Muchos acuerdan que la embajadora es cordial y espontánea. Una mujer criada en la naturalidad del Medio Oeste. Pero, a las 22 horas, creemos notarle un sutil rictus de contrariedad: si bien la embajadora no expresa su preferencia electoral, suspende las risotadas al mirar un cómputo. Trump vence en Indiana. En Ohio. En Texas. Trump es una realidad. Trump y el muro, presagian algunos. Trump y los inmigrantes. Trump gana por todos lados, el mapa es rojo, alguien gime. Un progresista no se contiene: "Saludemos a Donald Trump, el nuevo y flamante Prepotente de Estados Unidos". Y David Magan, oriundo de Minneapolis, emite una paradoja:

—Hace cien años, en 1916, hubo elección en mi país. Y el slogan de los republicanos era: "¿De qué sirve la democracia a la hora de hacer negocios?".

—¿Y hoy…?

—Todo cambia. Y hoy, un extraño hombre de negocios conduce nuestra democracia.

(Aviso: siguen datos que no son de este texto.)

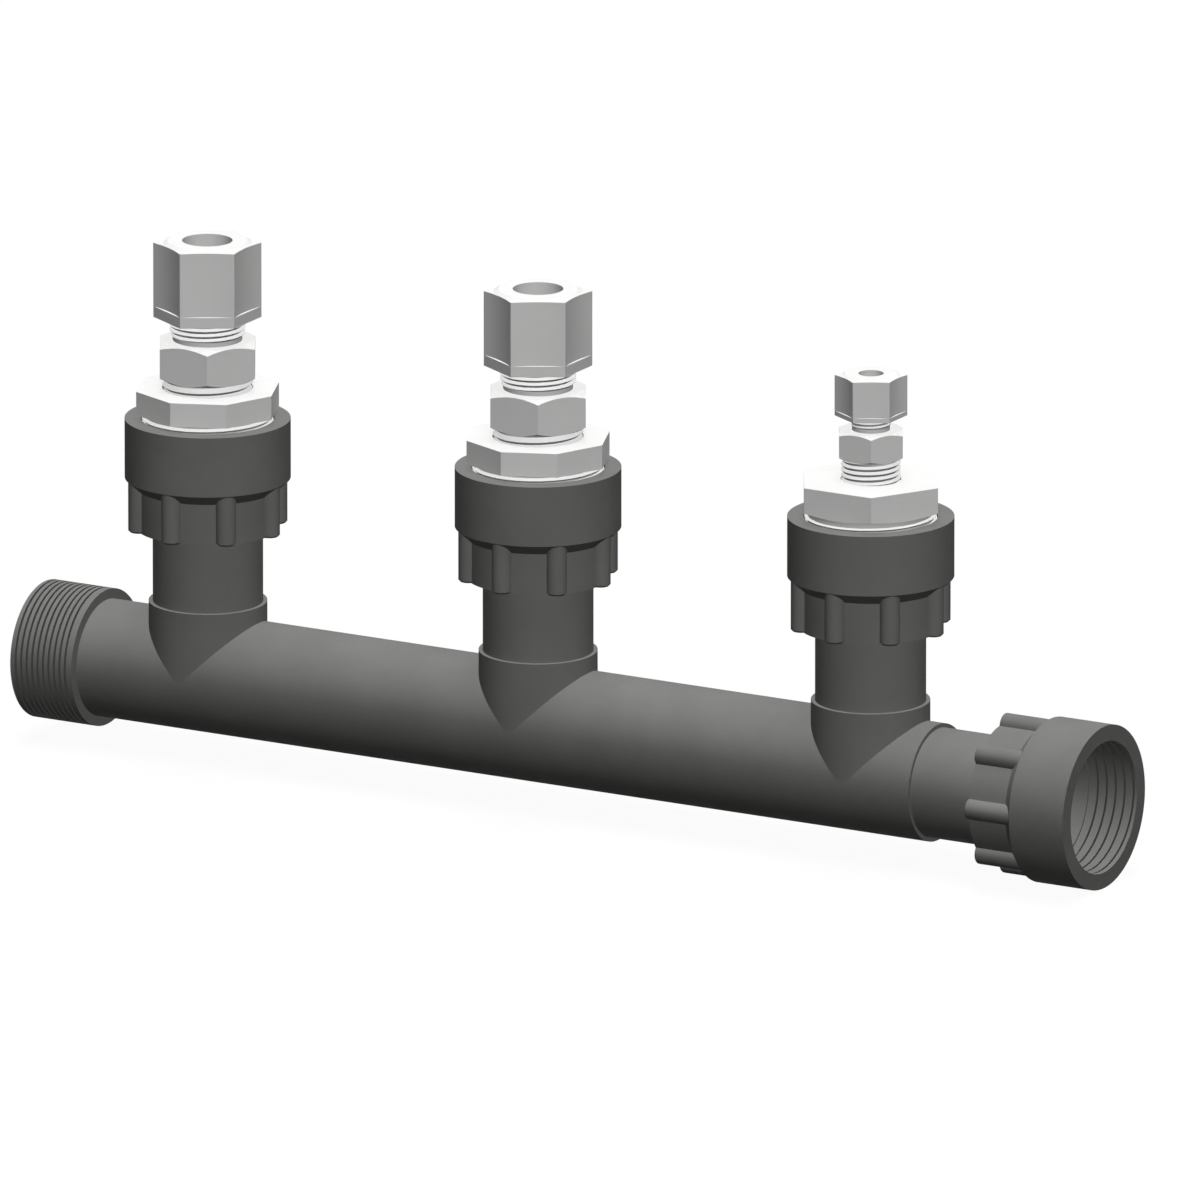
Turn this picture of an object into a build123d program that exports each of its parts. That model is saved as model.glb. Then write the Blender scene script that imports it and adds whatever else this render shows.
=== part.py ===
from build123d import *
from math import cos, pi, radians, tan
from types import SimpleNamespace
import os

# Sensor manifold for three probes, in millimetres, +Z up.
# The origin is the centre of the inlet's end face. The run lies along +X and the three ports rise along +Z.

# Ports along the run
port_names = ("left", "middle", "right")
first_port_distance = 45.6
port_pitch = 92.1

# Manifold body: the run and its branches have one radius, so they meet in a mitre
body_radius = 14.36
branch_face_height = 18.25
run_face_reach = 18.6
bore_radius = 9.42
body_socket_depth = 4.3

# Inlet threaded end
inlet_thread_radius = 16.83
inlet_length = 17.1
inlet_socket_depth = 12.0

# Pipe nipples, and the gap round a pipe in its cemented socket
pipe_radius = 13.335
riser_exposed_length = 18.1
outlet_exposed_length = 18.3
pipe_clearance = 0.05
socket_floor_gap = 0.2

# Female adapters: a ribbed barrel under a plain collar
adapter_length = 27.4
collar_length = 14.74
collar_radius = 20.06
collar_chamfer_length = 2.56
barrel_radius = 17.3
rib_count = 8
rib_radius = 2.45
rib_circle_radius = 17.33
rib_end_chamfer = 0.5
adapter_socket_depth = 7.0
adapter_lip_length = 1.6
adapter_thread_radius = 16.14
adapter_thread_length = 13.2
adapter_well_radius = 15.6

# Reducing bushings
bushing_thread_clearance = 0.22
bushing_engagement = 12.6
bushing_thread_exposed = 0.55
bushing_neck_radius = 15.2
pocket_clearance = 0.1
pocket_floor_gap = 0.4

# Octagon bushing, for the large fittings
octagon_sides = 8
octagon_flats = 32.9
octagon_neck_length = 1.15
octagon_height = 5.87
octagon_well_radius = 8.5

# Hexagon bushing, for the small fitting
hexagon_sides = 6
hexagon_flats = 32.1
hexagon_neck_length = 1.6
hexagon_height = 7.05
hexagon_chamfer_angle = 17.0
hexagon_well_radius = 5.0

# Wrench heads: the blank that a head is turned from is this much larger than its corners
wrench_sides = 6
chamfer_angle = 30.0
blank_allowance = 1.0
scoop_corner_margin = 0.35

# Gaps between the pieces of a compression fitting
nut_thread_clearance = 0.1
seat_clearance = 0.05

# Large compression fitting, for 12 mm probes
large_hole_radius = 6.10
large_lower_thread_radius = 10.9
large_engagement = 12.0
large_lower_exposed = 2.73
large_hex_flats = 22.95
large_hex_height = 9.28
large_neck_radius = 8.42
large_neck_height = 1.1
large_upper_thread_radius = 9.21
large_upper_exposed = 4.37
large_nut_engagement = 9.0
large_seat_mouth_radius = 7.9
large_seat_depth = 3.2
large_nose_wall = 0.45
large_ferrule_collar = 1.9
large_grip_height = 3.1
large_grip_split = 1.4
large_nut_flats = 22.59
large_nut_height = 18.5
large_nut_land = 0.6
large_nut_land_radius = 9.6
large_scoop_depth = 0.65
large_ledge_height = 2.67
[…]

—Yo me llamo Felipe y estoy casado con mi amigo Ian. Tengo miedo —lanza un señor.

—Esto no puede ser —confiesa Luis Larraín, líder de Iguales.

—Habrá más trabajo —opina un republicano que evita más contactos.

Mientras, Carol Z. Perez, en su estreno, un momento crucial para la cordialidad, se ve forzada a seguir contenta. Abraza a Rubén Beltrán, embajador de México. Ambos, luego se ponen serios y, como los futbolistas televisados, se tapan las bocas para comentar un imprevisto. Ya la fiesta declina. La comida se acabó y un excéntrico ha llegado al poder.

—Mi estreno en sociedad estuvo muy bien. La idea era hacer algo más informal —insiste la embajadora.

—¿Es usted relajada? —preguntamos.

—Sí, bueno, con mi equipo queremos eso.

—¿Se siente cómoda?

—Oh, sí. En Ohio no hay cerros. Aquí hay muchos, y eso me encanta.

—¿Le trajeron suerte sus pulseras?

—Eso espero. Thankyou —y se retira para repartir más risas. Mira de reojo los resultados y se retira a la una de la mañana sin dejar rastros. La embajadora y el Presidente debutaron al mismo tiempo. Y, sea como sea, Carol Z. Perez ya lo tiene claro: su nuevo jefe se llama Donald Trump.